The third out would never come. With the winning run now on base -- technically, on an error charged to Paul -- the White Sox' next batter, Joe Crede, lined a game-winning double off Escobar into the left field corner to send the series to Anaheim tied at one game apiece. Game 3 is Friday night.
"I caught the ball," Paul said in measured tones after the game. "When you catch the ball, you just walk off the field."
Paul, 30, was not available to the media on Thursday. The Angels were given a day off following a grueling travel schedule that has seen them play four games in four nights in New York, Anaheim and Chicago.
However, in Buffalo Grove on Thursday, Paul's parents were greeted all day long by a parade of local television and newspaper reporters, who remembered Paul fondly from his days as a high school star and also from the years he spent with the White Sox from 1999 to 2003.
"The majority of people realize the umpire made a mistake, that [the umpiring crew] tried to cover up," Bill Paul, Josh's father, said Thursday in a telephone interview. ". . . If the ball had been in the dirt, Josh would have reached over and tagged A.J. on the rear end."
Still, in places other than Southern California and the Chicago suburbs, Paul is taking almost as much heat for the Angels' loss as Eddings, whose possibly errant ruling that the pitch was in the dirt (video replays were inconclusive) was compounded by the fact he made the signal for "you're out" -- a raised fist -- which the Angels took to mean he had called Pierzynski out.
With so much ambiguity, Paul, according to the critics, should have just tagged Pierzynski immediately -- even if there was only the slightest bit of question whether he had caught the ball above the ground.
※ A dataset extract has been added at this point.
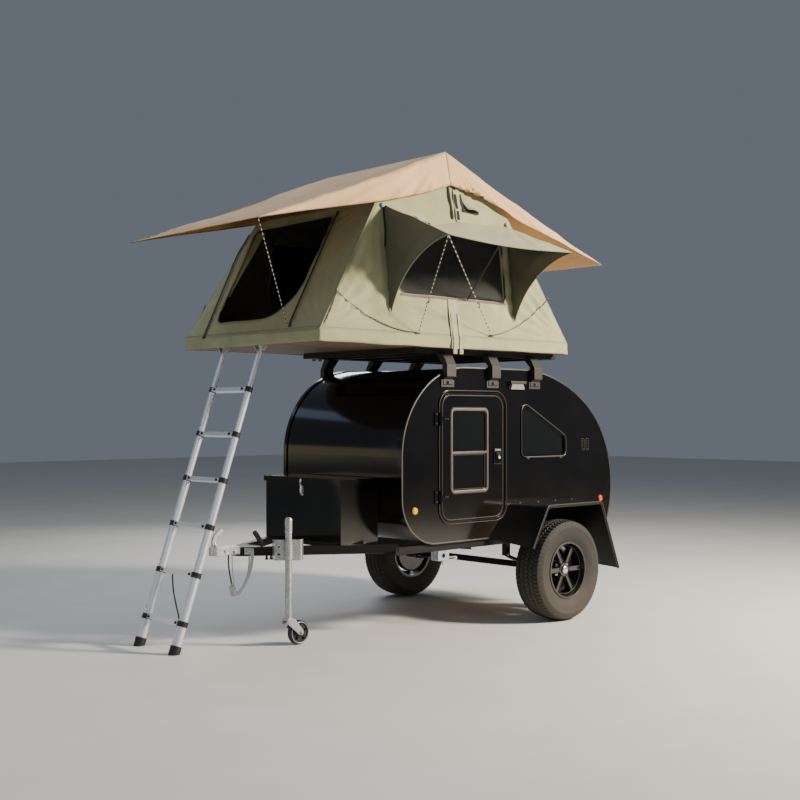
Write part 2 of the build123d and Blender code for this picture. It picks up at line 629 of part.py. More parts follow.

"If anybody's putting the blame on [Paul], that's unfair," said White Sox first baseman Paul Konerko, Paul's former teammate, on Thursday. "He's as innocent as the guy playing right field. Any catcher in the league, they're going to do the same thing."
However, when Pierzynski was asked what he would do in a similar situation as the one that Paul faced, he said, "Usually, you'd tag the guy, or whatever."
It was almost comical that the other protagonist in this drama was Pierzynski, himself a catcher, with a personality that is the polar opposite of Paul's. While Pierzynski often grates on opponents and teammates alike with his annoying chatter and mannerisms -- a Pierzynski specialty is elbowing batters and stepping on their bat as they leave the batter's box -- Paul is universally beloved by anyone he comes in contact with.
The first time Paul was invited to an interview room for a postgame news conference -- after hitting his first big league homer on April 24, 2000 -- Paul told the assembled media that he had an opening statement he'd like to make, then, looking straight into the cameras, said, "I am not a crook."
In later years with the White Sox, Paul grew to be so popular with fans and left so many tickets for friends and family, he became known, mockingly, as "Pope Josh Paul." He also wrote a touching piece for the Chicago Tribune when a former Vanderbilt teammate died in the Sept. 11 attacks on New York City.
The events of Wednesday night's wild ninth inning may not have done much for Paul's catching career, but for a writer there is nothing like a wealth of good material to make a story sing.